WHAT YOU WILL DO: Output every line of the data exactly as it appears.

[Modeling code records]
[BEGIN]

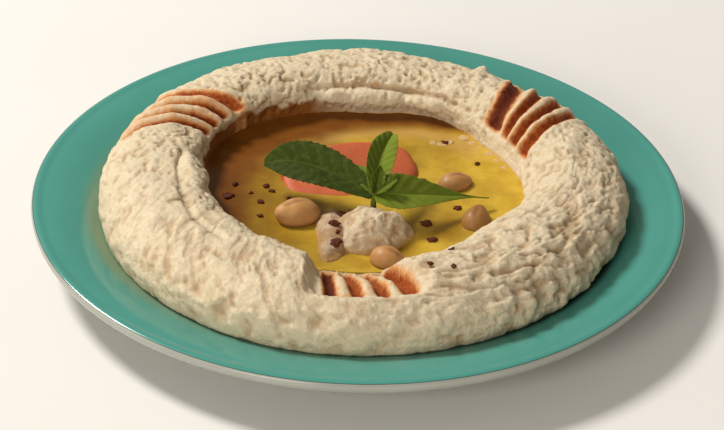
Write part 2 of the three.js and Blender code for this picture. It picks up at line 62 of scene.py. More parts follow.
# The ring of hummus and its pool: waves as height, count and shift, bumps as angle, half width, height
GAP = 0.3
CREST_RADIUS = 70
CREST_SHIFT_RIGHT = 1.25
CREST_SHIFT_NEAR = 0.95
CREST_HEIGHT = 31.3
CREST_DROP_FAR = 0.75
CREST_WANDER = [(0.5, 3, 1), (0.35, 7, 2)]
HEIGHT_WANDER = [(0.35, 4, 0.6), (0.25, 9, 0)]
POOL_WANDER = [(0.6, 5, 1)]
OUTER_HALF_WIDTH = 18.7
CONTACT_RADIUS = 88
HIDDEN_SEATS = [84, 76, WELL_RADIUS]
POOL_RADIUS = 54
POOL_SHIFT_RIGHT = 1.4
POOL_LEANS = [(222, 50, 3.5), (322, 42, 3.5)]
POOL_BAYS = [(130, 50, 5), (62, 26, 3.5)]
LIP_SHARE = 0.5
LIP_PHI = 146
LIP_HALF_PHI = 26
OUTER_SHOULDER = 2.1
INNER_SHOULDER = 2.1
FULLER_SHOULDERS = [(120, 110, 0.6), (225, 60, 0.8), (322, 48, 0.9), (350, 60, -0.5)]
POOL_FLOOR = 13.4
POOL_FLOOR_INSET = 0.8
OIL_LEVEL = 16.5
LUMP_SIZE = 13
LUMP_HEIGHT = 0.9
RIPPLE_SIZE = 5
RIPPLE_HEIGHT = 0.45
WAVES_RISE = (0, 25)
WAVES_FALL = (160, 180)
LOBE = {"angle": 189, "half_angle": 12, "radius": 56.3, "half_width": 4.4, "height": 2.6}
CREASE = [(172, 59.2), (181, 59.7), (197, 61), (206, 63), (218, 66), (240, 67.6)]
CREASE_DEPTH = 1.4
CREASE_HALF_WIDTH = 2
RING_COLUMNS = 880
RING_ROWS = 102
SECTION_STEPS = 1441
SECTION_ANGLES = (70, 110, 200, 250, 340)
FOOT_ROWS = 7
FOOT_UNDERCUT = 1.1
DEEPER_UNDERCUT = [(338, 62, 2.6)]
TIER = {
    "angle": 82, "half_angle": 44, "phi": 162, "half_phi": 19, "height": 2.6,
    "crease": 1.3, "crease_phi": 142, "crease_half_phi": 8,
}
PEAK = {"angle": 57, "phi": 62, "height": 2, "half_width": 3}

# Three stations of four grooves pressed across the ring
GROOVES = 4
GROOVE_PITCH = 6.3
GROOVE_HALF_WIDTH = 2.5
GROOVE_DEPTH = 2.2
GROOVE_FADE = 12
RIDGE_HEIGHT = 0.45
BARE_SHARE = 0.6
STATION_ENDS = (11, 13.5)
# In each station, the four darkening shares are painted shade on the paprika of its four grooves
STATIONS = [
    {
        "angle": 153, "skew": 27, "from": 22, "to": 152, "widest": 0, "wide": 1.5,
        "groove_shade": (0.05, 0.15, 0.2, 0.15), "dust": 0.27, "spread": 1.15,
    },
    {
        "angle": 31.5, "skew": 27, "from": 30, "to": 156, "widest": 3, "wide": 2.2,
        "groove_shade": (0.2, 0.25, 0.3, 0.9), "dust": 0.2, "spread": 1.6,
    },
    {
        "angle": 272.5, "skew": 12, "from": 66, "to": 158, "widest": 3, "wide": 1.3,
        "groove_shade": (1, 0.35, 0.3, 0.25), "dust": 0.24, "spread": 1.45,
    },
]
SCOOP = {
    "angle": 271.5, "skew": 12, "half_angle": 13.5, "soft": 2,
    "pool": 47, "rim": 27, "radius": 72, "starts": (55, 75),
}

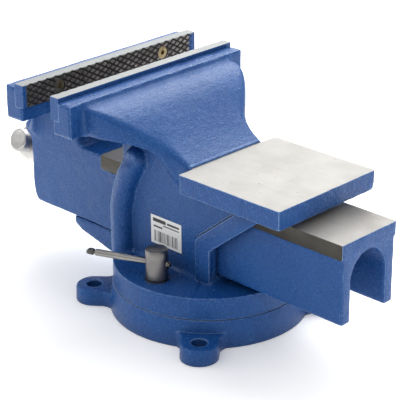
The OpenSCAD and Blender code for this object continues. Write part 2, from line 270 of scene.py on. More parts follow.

[END]

TASK SOLUTION:
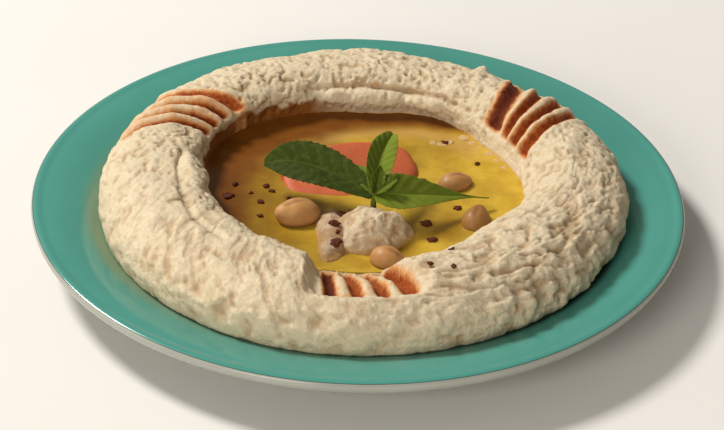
Write part 2 of the three.js and Blender code for this picture. It picks up at line 62 of scene.py. More parts follow.
# The ring of hummus and its pool: waves as height, count and shift, bumps as angle, half width, height
GAP = 0.3
CREST_RADIUS = 70
CREST_SHIFT_RIGHT = 1.25
CREST_SHIFT_NEAR = 0.95
CREST_HEIGHT = 31.3
CREST_DROP_FAR = 0.75
CREST_WANDER = [(0.5, 3, 1), (0.35, 7, 2)]
HEIGHT_WANDER = [(0.35, 4, 0.6), (0.25, 9, 0)]
POOL_WANDER = [(0.6, 5, 1)]
OUTER_HALF_WIDTH = 18.7
CONTACT_RADIUS = 88
HIDDEN_SEATS = [84, 76, WELL_RADIUS]
POOL_RADIUS = 54
POOL_SHIFT_RIGHT = 1.4
POOL_LEANS = [(222, 50, 3.5), (322, 42, 3.5)]
POOL_BAYS = [(130, 50, 5), (62, 26, 3.5)]
LIP_SHARE = 0.5
LIP_PHI = 146
LIP_HALF_PHI = 26
OUTER_SHOULDER = 2.1
INNER_SHOULDER = 2.1
FULLER_SHOULDERS = [(120, 110, 0.6), (225, 60, 0.8), (322, 48, 0.9), (350, 60, -0.5)]
POOL_FLOOR = 13.4
POOL_FLOOR_INSET = 0.8
OIL_LEVEL = 16.5
LUMP_SIZE = 13
LUMP_HEIGHT = 0.9
RIPPLE_SIZE = 5
RIPPLE_HEIGHT = 0.45
WAVES_RISE = (0, 25)
WAVES_FALL = (160, 180)
LOBE = {"angle": 189, "half_angle": 12, "radius": 56.3, "half_width": 4.4, "height": 2.6}
CREASE = [(172, 59.2), (181, 59.7), (197, 61), (206, 63), (218, 66), (240, 67.6)]
CREASE_DEPTH = 1.4
CREASE_HALF_WIDTH = 2
RING_COLUMNS = 880
RING_ROWS = 102
SECTION_STEPS = 1441
SECTION_ANGLES = (70, 110, 200, 250, 340)
FOOT_ROWS = 7
FOOT_UNDERCUT = 1.1
DEEPER_UNDERCUT = [(338, 62, 2.6)]
TIER = {
    "angle": 82, "half_angle": 44, "phi": 162, "half_phi": 19, "height": 2.6,
    "crease": 1.3, "crease_phi": 142, "crease_half_phi": 8,
}
PEAK = {"angle": 57, "phi": 62, "height": 2, "half_width": 3}

# Three stations of four grooves pressed across the ring
GROOVES = 4
GROOVE_PITCH = 6.3
GROOVE_HALF_WIDTH = 2.5
GROOVE_DEPTH = 2.2
GROOVE_FADE = 12
RIDGE_HEIGHT = 0.45
BARE_SHARE = 0.6
STATION_ENDS = (11, 13.5)
# In each station, the four darkening shares are painted shade on the paprika of its four grooves
STATIONS = [
    {
        "angle": 153, "skew": 27, "from": 22, "to": 152, "widest": 0, "wide": 1.5,
        "groove_shade": (0.05, 0.15, 0.2, 0.15), "dust": 0.27, "spread": 1.15,
    },
    {
        "angle": 31.5, "skew": 27, "from": 30, "to": 156, "widest": 3, "wide": 2.2,
        "groove_shade": (0.2, 0.25, 0.3, 0.9), "dust": 0.2, "spread": 1.6,
    },
    {
        "angle": 272.5, "skew": 12, "from": 66, "to": 158, "widest": 3, "wide": 1.3,
        "groove_shade": (1, 0.35, 0.3, 0.25), "dust": 0.24, "spread": 1.45,
    },
]
SCOOP = {
    "angle": 271.5, "skew": 12, "half_angle": 13.5, "soft": 2,
    "pool": 47, "rim": 27, "radius": 72, "starts": (55, 75),
}

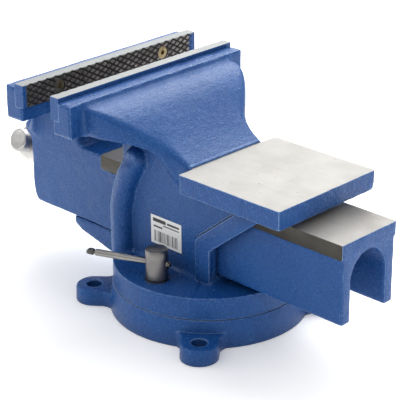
The OpenSCAD and Blender code for this object continues. Write part 2, from line 270 of scene.py on. More parts follow.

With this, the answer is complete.